St. Louis Plans to Become International Air Cargo Hub
Plans to Become International Air Cargo Hub are Back on Track
Developers say the project will help establish St. Louis as an international air logistics hub as originally established and first approved in 2015.
Work on the project’s $56 million first phase is expected to begin by March 2019 and will cover 1.1 million square feet of the long-vacant aircraft manufacturing complex, with plans to be finished in 19 months. The biggest change to the original plan is that it will involve rehabbing most of a long-vacant aircraft manufacturing complex, rather than replacing it. Other operations are expected to start later this year only when the rehab portion is partly complete. Two other phases will occur later and involve new construction. [St. Louis Dispatch]
Financing for the first phase of the project includes $8.7 million of federal historic tax credits, $11.4 million of state historic tax credits, and state brownfield remediation tax credits.
Let’s Put St. Louis on the Map
Ricardo Nicolopulos, president of Bi-National Gateway Terminal LLC, said “he still is pursuing approval by Mexico to locate at the terminal a “dual-customs’ facility capable of clearing goods moving to and from that country.”

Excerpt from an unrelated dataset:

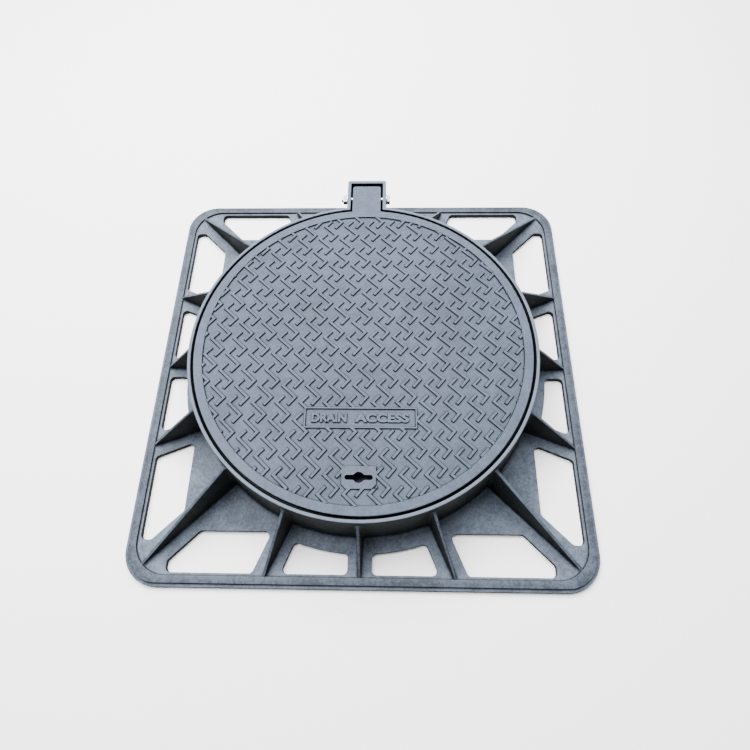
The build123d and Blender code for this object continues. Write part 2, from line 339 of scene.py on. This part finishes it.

“He said it would permit pre-clearance of cargo bound for Mexico and for U.S. customs inspection of cargo imported from Mexico. He said he expects Mexico to approve the idea sometime after work on the terminal begins.” The first of its kind, SkyBridge in Arizona is a great example of this unified cargo process.
How it Affects St. Louis and Nearby Locations
About 700 jobs are expected to be created once the first phase is completed in 19 months. Having a big international air cargo hub located in the heart of America, not only for shipments to and from Mexico, but including all countries globally, will streamline the supply chain process. Importers and exporters throughout the Midwest will have more options to route their cargo. I presume the new hub would also alleviate cargo congestion at ORD airport.
Ricardo Nicolopulos, president of Bi-National Gateway Terminal LLC, said:
“The complex, built by Curtiss-Wright Corp. in the early 1940s to produce Navy dive bombers and other military aircraft, was added to the National Register of Historic Places at his urging,” Nicolopulos said.